Sekretaris FPR Sulsel, Irfan Abdul Gani, mengaku sangat miris melihat kehidupan pengungsi Rohingya di Makassar.

Selama beberapa tahun lamanya tinggal di sejumlah wisma penampungan pengungsi, ia membeberkan, mereka tidak bisa bebas selayaknya warga pada umumnya. Bahkan sampai sekarang sudah ada pengungsi Rohingya yang tinggal di Makassar selama 11 tahun, namun belum memperoleh kepastian ke negara pihak ketiga atau tujuan suaka.

“Bersama dengan FUIB Sulsel, kita sudah adakan pertemuan selama 2 kali di kantor DPRD Sulawesi Selatan dengan menghadirkan perwakilan PBB, perwakilan Pemerintah Provinsi Sulawesi Selatan, dan kantor imigrasi, tetapi tidak ada hasil.

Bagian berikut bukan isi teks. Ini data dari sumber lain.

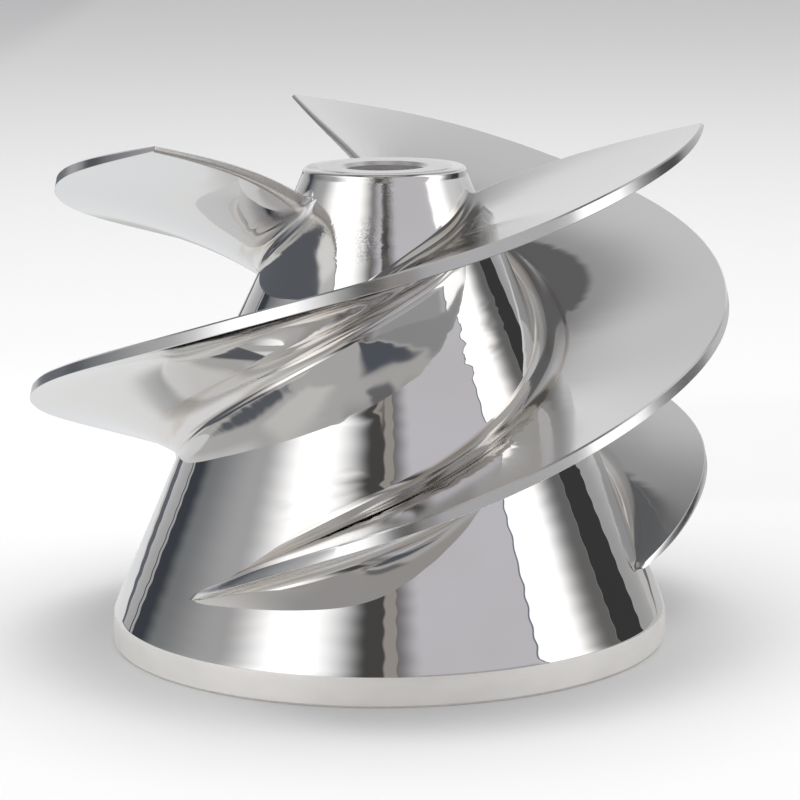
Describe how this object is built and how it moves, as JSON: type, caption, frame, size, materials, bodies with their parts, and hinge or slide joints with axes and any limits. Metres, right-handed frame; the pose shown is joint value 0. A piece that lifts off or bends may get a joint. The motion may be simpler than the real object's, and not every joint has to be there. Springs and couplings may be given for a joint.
{
  "type": "jet pump impeller",
  "caption": "Mixed-flow jet pump impeller, a polished stainless casting with a conical hub, helical blades and a plain shaft bore.",
  "frame": {"origin": "on the shaft axis, in the plane of the hub's rear face that the impeller stands on", "axes": "+Z along the shaft axis towards the intake end (nose ring); +Y towards the leading edge of the first blade, 18.6 degrees short of it"},
  "size_m": [0.1542, 0.157, 0.1152],
  "materials": {
    "polished_steel": "mirror-polished stainless casting with satin blade faces and turned blade edges and rim"
  },
  "bodies": {
    "root": {"impeller_casting": "polished_steel"}
  },
  "joints": []
}
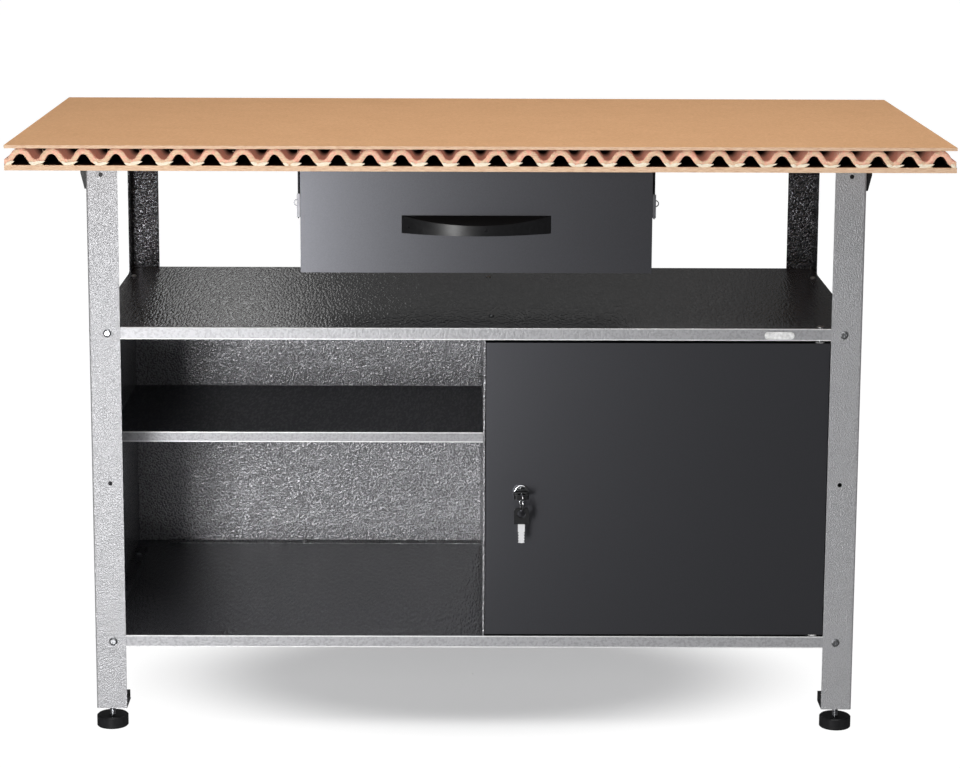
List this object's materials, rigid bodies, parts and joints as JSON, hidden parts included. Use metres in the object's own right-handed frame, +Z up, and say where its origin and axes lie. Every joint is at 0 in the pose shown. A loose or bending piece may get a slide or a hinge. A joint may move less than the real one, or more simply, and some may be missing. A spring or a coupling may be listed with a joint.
{
  "type": "workbench",
  "caption": "Workbench with a thick corrugated board on angle legs, shelves, an open bay, a lockable cupboard and a drawer.",
  "frame": {"origin": "on the floor under the board's centre, to within the 5 mm by which the board sits right of the frame", "axes": "+Z up, +X along the board to the right, -Y towards the user in front"},
  "size_m": [1.2, 0.6, 0.786],
  "materials": {
    "kraft_liner": "matt kraft board",
    "fluted_paper": "matt kraft board, darker inside the channels",
    "hammer_grey": "light grey hammertone powder coat",
    "satin_anthracite": "smooth satin anthracite powder coat",
    "zinc": "zinc plate",
    "black_plastic": "moulded black",
    "gloss_black": "moulded gloss black",
    "black_steel": "black powder coat",
    "chrome": "bright plate",
    "white_plastic": "moulded white"
  },
  "bodies": {
    "bench": {"worktop_top_liner": "kraft_liner", "worktop_bottom_liner": "kraft_liner", "worktop_flutes": "fluted_paper", "leg_front_left": "hammer_grey", "leg_front_right": "hammer_grey", "leg_rear_left": "hammer_grey", "leg_rear_right": "hammer_grey", "middle_shelf": "hammer_grey", "bottom_shelf": "hammer_grey", "inner_shelf": "hammer_grey", "left_side_panel": "hammer_grey", "right_side_panel": "hammer_grey", "back_panel": "hammer_grey", "partition": "hammer_grey", "frame_bolts": "zinc", "frame_nuts": "zinc", "panel_screws": "zinc", "worktop_screws": "zinc", "foot_nuts": "zinc", "door_pivot_pins": "zinc", "runner_outer_left": "zinc", "runner_outer_right": "zinc", "leg_cap_front_left": "black_plastic", "leg_cap_front_right": "black_plastic", "leg_cap_rear_left": "black_plastic", "leg_cap_rear_right": "black_plastic", "foot_insert_front_left": "black_plastic", "foot_insert_front_right": "black_plastic", "foot_insert_rear_left": "black_plastic", "foot_insert_rear_right": "black_plastic", "drawer_hanger_left": "black_steel", "drawer_hanger_right": "black_steel"},
    "drawer": {"drawer_front": "satin_anthracite", "drawer_tray": "zinc", "drawer_handle": "gloss_black", "handle_screws": "zinc", "runner_inner_left": "zinc", "runner_inner_right": "zinc"},
    "runner_middles": {"runner_middle_left": "zinc", "runner_middle_right": "zinc"},
    "door": {"door_panel": "satin_anthracite", "door_bushes": "white_plastic", "lock_housing": "chrome", "lock_nut": "zinc"},
    "lock": {"lock_plug": "zinc", "lock_cam": "zinc", "cam_screw": "zinc"},
    "door_key": {"key_blade": "chrome", "key_head": "black_plastic"},
    "ring": {"key_ring": "chrome"},
    "spare_key": {"spare_key_blade": "chrome", "spare_key_head": "black_plastic"},
    "foot_front_left": {"foot_pad_front_left": "black_plastic", "foot_spindle_front_left": "zinc"},
    "foot_front_right": {"foot_pad_front_right": "black_plastic", "foot_spindle_front_right": "zinc"},
    "foot_rear_left": {"foot_pad_rear_left": "black_plastic", "foot_spindle_rear_left": "zinc"},
    "foot_rear_right": {"foot_pad_rear_right": "black_plastic", "foot_spindle_rear_right": "zinc"}
  },
  "joints": [
    {"name": "drawer_slide", "type": "slide", "parent": "bench", "child": "drawer", "axis": [0, -1, 0], "range_m": [0, 0.3]},
    {"name": "runner_slide", "type": "slide", "parent": "bench", "child": "runner_middles", "axis": [0, -1, 0], "range_m": [0, 0.15]},
    {"name": "door_hinge", "type": "hinge", "parent": "bench", "child": "door", "pos_m": [0.447, -0.2352, 0.328], "axis": [0, 0, 1], "range_deg": [0, 105]},
    {"name": "lock_turn", "type": "hinge", "parent": "door", "child": "lock", "pos_m": [0.06, -0.2435, 0.3245], "axis": [0, -1, 0], "range_deg": [0, 90]},
    {"name": "key_pull", "type": "slide", "parent": "lock", "child": "door_key", "axis": [0, -1, 0], "range_m": [0, 0.03]},
    {"name": "ring_swing", "type": "hinge", "parent": "door_key", "child": "ring", "pos_m": [0.06, -0.27, 0.32755], "axis": [0, 1, 0], "range_deg": [-10, 10]},
    {"name": "spare_key_swing", "type": "hinge", "parent": "ring", "child": "spare_key", "pos_m": [0.06, -0.27, 0.30795], "axis": [0, 1, 0], "range_deg": [-30, 30]},
    {"name": "foot_lift_front_left", "type": "slide", "parent": "bench", "child": "foot_front_left", "axis": [0, 0, 1], "range_m": [-0.01, 0.012]},
    {"name": "foot_lift_front_right", "type": "slide", "parent": "bench", "child": "foot_front_right", "axis": [0, 0, 1], "range_m": [-0.01, 0.012]},
    {"name": "foot_lift_rear_left", "type": "slide", "parent": "bench", "child": "foot_rear_left", "axis": [0, 0, 1], "range_m": [-0.01, 0.012]},
    {"name": "foot_lift_rear_right", "type": "slide", "parent": "bench", "child": "foot_rear_right", "axis": [0, 0, 1], "range_m": [-0.01, 0.012]}
  ],
  "couplings": [
    {"joint": "runner_slide", "follows": "drawer_slide", "ratio": 0.5}
  ]
}
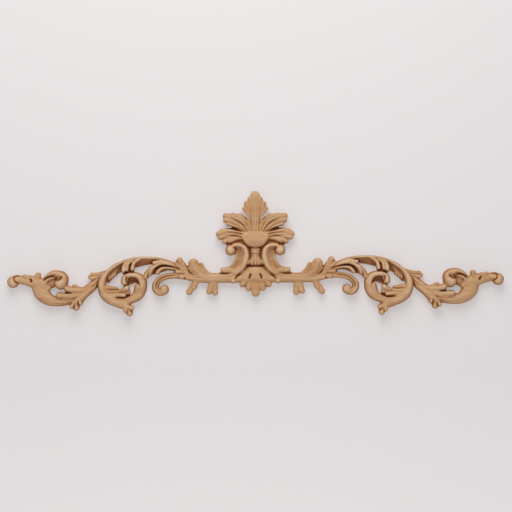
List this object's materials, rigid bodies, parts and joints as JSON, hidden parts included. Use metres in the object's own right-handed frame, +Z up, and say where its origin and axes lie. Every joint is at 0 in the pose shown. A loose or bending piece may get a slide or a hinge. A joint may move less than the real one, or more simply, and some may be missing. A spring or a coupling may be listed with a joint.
{
  "type": "furniture pediment",
  "caption": "Carved wooden furniture pediment: a palmette on C scrolls between leafy scrolled vine wings, flat backed, glued to the crest of a mirror, bed or cabinet",
  "frame": {"origin": "on the flat back, at the middle of the width, level with the line on which the wings' stems meet; it is the mount named back", "axes": "+X along the width, to the right of someone who looks at the carving; +Y out of the flat back, into the furniture, so the carving faces -Y; +Z up, towards the palmette's tip"},
  "size_m": [0.8002, 0.0238, 0.2009],
  "materials": {
    "beech": "raw beech, sanded and unfinished, pale reddish brown with fine grain along the width"
  },
  "bodies": {
    "root": {"carved_pediment": "beech"}
  },
  "joints": []
}
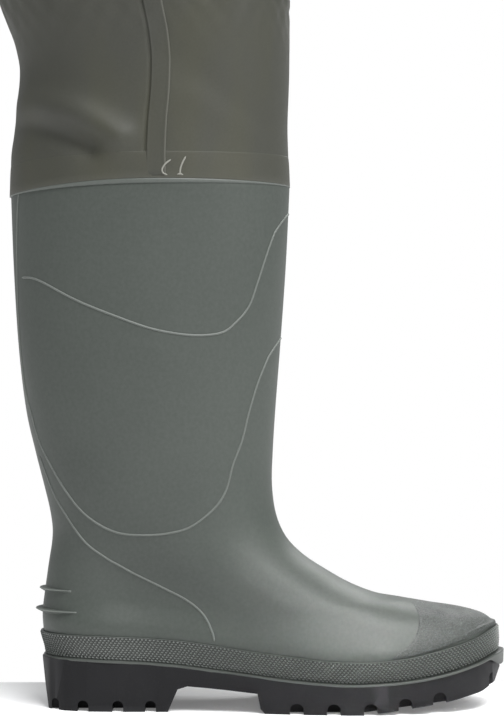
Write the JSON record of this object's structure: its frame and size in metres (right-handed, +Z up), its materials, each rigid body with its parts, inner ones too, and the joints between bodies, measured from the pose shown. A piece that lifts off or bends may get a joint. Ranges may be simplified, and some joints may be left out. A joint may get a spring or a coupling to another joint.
{
  "type": "chest waders",
  "caption": "Chest waders in olive coated fabric with grey-green moulded boots, lugged soles, elastic braces with side-release buckles, a flap pocket and a waist belt.",
  "frame": {"origin": "on the ground, in the middle of the box round the standing waders", "axes": "+Z up; the toes point to -Y; the wearer's right is -X"},
  "size_m": [0.4918, 0.3863, 1.507],
  "materials": {
    "boot_pvc": "satin moulded PVC, grey-green",
    "band_pvc": "matt moulded PVC with studs and grain",
    "sole_pvc": "black moulded sole",
    "coated_fabric": "olive PVC-coated fabric, low sheen",
    "weld_band": "welded PVC overlap, slightly glossier",
    "knit_lining": "grey knitted lining",
    "insole_felt": "grey felt",
    "elastic_webbing": "ribbed black elastic",
    "webbing": "black woven webbing",
    "buckle_plastic": "black acetal, satin",
    "snap_metal": "satin"
  },
  "bodies": {
    "root": {"right_outsole": "sole_pvc", "right_insole": "insole_felt", "right_foxing_band": "band_pvc", "right_boot_upper": "boot_pvc", "right_toe_cap": "band_pvc", "right_heel_spurs": "boot_pvc", "right_boot_lining": "knit_lining", "right_cuff_band": "weld_band", "right_leg_front": "coated_fabric", "right_leg_back": "coated_fabric", "right_side_seam": "weld_band", "right_inseam": "weld_band", "right_brace": "elastic_webbing", "right_buckle_socket": "buckle_plastic", "right_buckle_tab": "webbing", "left_outsole": "sole_pvc", "left_insole": "insole_felt", "left_foxing_band": "band_pvc", "left_boot_upper": "boot_pvc", "left_toe_cap": "band_pvc", "left_heel_spurs": "boot_pvc", "left_boot_lining": "knit_lining", "left_cuff_band": "weld_band", "left_leg_front": "coated_fabric", "left_leg_back": "coated_fabric", "left_side_seam": "weld_band", "left_inseam": "weld_band", "left_brace": "elastic_webbing", "left_buckle_socket": "buckle_plastic", "left_buckle_tab": "webbing", "bib_front": "coated_fabric", "bib_back": "coated_fabric", "front_rise_seam": "weld_band", "back_rise_seam": "weld_band", "top_hem": "weld_band", "back_yoke": "weld_band", "chest_pocket": "coated_fabric", "pocket_stud": "snap_metal", "wading_belt": "webbing", "belt_loops": "coated_fabric", "belt_buckle_socket": "buckle_plastic"},
    "right_buckle": {"right_buckle_tongue": "buckle_plastic"},
    "left_buckle": {"left_buckle_tongue": "buckle_plastic"},
    "right_adjuster": {"right_brace_adjuster": "buckle_plastic"},
    "left_adjuster": {"left_brace_adjuster": "buckle_plastic"},
    "flap": {"pocket_flap": "coated_fabric", "flap_snap": "snap_metal"},
    "belt_tongue": {"belt_buckle_tongue": "buckle_plastic"},
    "belt_slide": {"belt_slider": "buckle_plastic"}
  },
  "joints": [
    {"name": "right_buckle_release", "type": "slide", "parent": "root", "child": "right_buckle", "axis": [0, 0, 1], "range_m": [0, 0.03], "deforming": ["right_brace"]},
    {"name": "right_adjuster_slide", "type": "slide", "parent": "right_buckle", "child": "right_adjuster", "axis": [0, 0, 1], "range_m": [-0.012, 0.035]},
    {"name": "left_buckle_release", "type": "slide", "parent": "root", "child": "left_buckle", "axis": [0, 0, 1], "range_m": [0, 0.03], "deforming": ["left_brace"]},
    {"name": "left_adjuster_slide", "type": "slide", "parent": "left_buckle", "child": "left_adjuster", "axis": [0, 0, 1], "range_m": [-0.012, 0.035]},
    {"name": "pocket_flap_hinge", "type": "hinge", "parent": "root", "child": "flap", "pos_m": [0, -0.116, 1.236], "axis": [-1, 0, 0], "range_deg": [0, 150]},
    {"name": "belt_buckle_release", "type": "slide", "parent": "root", "child": "belt_tongue", "axis": [1, 0, 0], "range_m": [0, 0.026], "deforming": ["wading_belt"]},
    {"name": "belt_slider_slide", "type": "slide", "parent": "belt_tongue", "child": "belt_slide", "axis": [1, 0, 0], "range_m": [-0.02, 0.012]}
  ]
}
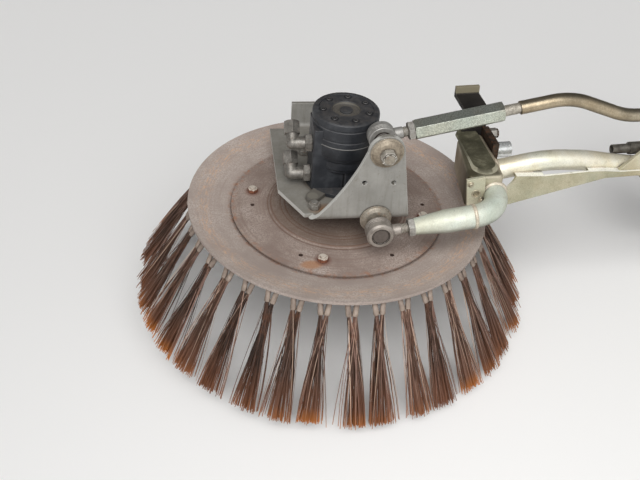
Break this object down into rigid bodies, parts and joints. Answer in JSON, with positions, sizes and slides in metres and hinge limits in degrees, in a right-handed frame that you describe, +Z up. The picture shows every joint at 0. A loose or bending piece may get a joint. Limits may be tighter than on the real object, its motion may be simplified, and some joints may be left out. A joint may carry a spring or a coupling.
{
  "type": "side broom unit of a compact street sweeper",
  "caption": "Rotary wire side broom with hydraulic motor, on a parallelogram of ball-jointed links that swing and lift from a chassis bracket.",
  "frame": {"origin": "centre of the chassis bracket's bolted face", "axes": "+X to the vehicle's front, +Y inboard out of the bolted face, +Z up"},
  "size_m": [1.2646, 0.8088, 0.5231],
  "materials": {
    "rusty_steel": "worn paint over rusting pressed steel, dusty",
    "bristle_wire": "rust-brown flat steel wire",
    "grey_paint": "satin grey paint, dusty",
    "bare_steel": "plain steel, dull",
    "motor_casting": "painted casting, dark grey",
    "fitting_zinc": "zinc-plated fitting, dusty",
    "yellow_zinc": "yellow-passivated zinc plate",
    "dark_zinc": "zinc plate darkened by dirt and rust",
    "bright_zinc": "bright zinc plate"
  },
  "bodies": {
    "chassis": {"chassis_bracket": "yellow_zinc", "king_pin": "bare_steel"},
    "swing_post": {"swing_post": "yellow_zinc", "arm_pin": "bare_steel", "rod_pin": "bare_steel"},
    "lower_arm": {"arm_bush": "yellow_zinc", "arm_tube": "yellow_zinc", "stiffener": "yellow_zinc", "lift_lug": "yellow_zinc", "stub_tube": "dark_zinc", "stop_plate": "dark_zinc", "stop_bush": "bright_zinc", "box_arm": "yellow_zinc", "lifting_lug": "yellow_zinc", "lug_plate": "yellow_zinc", "front_link": "yellow_zinc", "lower_lock_nut": "yellow_zinc", "lower_ball_housing": "yellow_zinc"},
    "tie_rod": {"rod_eye": "yellow_zinc", "rod_tube": "yellow_zinc", "turnbuckle_thread": "bare_steel", "turnbuckle": "yellow_zinc", "upper_lock_nut": "yellow_zinc", "upper_ball_housing": "yellow_zinc"},
    "head": {"head_bracket": "grey_paint", "stud_boss": "grey_paint", "lower_ball_stud": "bare_steel", "upper_ball_stud": "bare_steel", "upper_stud_nut": "bare_steel", "bearing_flange": "rusty_steel", "mount_bolts": "bare_steel", "motor_body": "motor_casting", "port_block": "motor_casting", "lower_hose_elbow": "fitting_zinc", "upper_hose_elbow": "fitting_zinc"},
    "broom": {"outer_disc": "rusty_steel", "clamp_plate": "rusty_steel", "hub": "rusty_steel", "hub_flange": "rusty_steel", "motor_shaft": "bare_steel", "clamp_nuts": "rusty_steel", "tuft_ring": "rusty_steel", "tuft_ferrules": "rusty_steel", "bristle_tufts": "bristle_wire"}
  },
  "joints": [
    {"name": "arm_swing", "type": "hinge", "parent": "chassis", "child": "swing_post", "pos_m": [0.015, -0.13, 0], "axis": [0, 0, 1], "range_deg": [-8, 25]},
    {"name": "arm_lift", "type": "hinge", "parent": "swing_post", "child": "lower_arm", "pos_m": [-0.065, -0.13, -0.07], "axis": [0, 1, 0], "range_deg": [-8, 10]},
    {"name": "tie_rod_lift", "type": "hinge", "parent": "swing_post", "child": "tie_rod", "pos_m": [-0.053, -0.155, 0.075], "axis": [0, 1, 0], "range_deg": [-8, 10]},
    {"name": "head_level", "type": "hinge", "parent": "lower_arm", "child": "head", "pos_m": [-0.711, -0.239, -0.085], "axis": [0, 1, 0], "range_deg": [-10, 8]},
    {"name": "broom_spin", "type": "hinge", "parent": "head", "child": "broom", "pos_m": [-0.76, -0.072, -0.12], "axis": [0.0523, -0.0523, 0.9973], "continuous": true}
  ],
  "couplings": [
    {"joint": "tie_rod_lift", "follows": "arm_lift", "ratio": 1},
    {"joint": "head_level", "follows": "arm_lift", "ratio": -1}
  ]
}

Pembahasan selalu berulang dan tidak ada kejelasan nasib pengungsi Rohingya,” terang Irfan.

Musa, salah seorang pengungsi asal Rohingya, sangat berharap nasib mereka segera ada kejelasan, sebab tinggal di Kota Makassar bagi semua pengungsi, sama sekali tidak bisa bebas mencari pekerjaan layak dan sebagainya.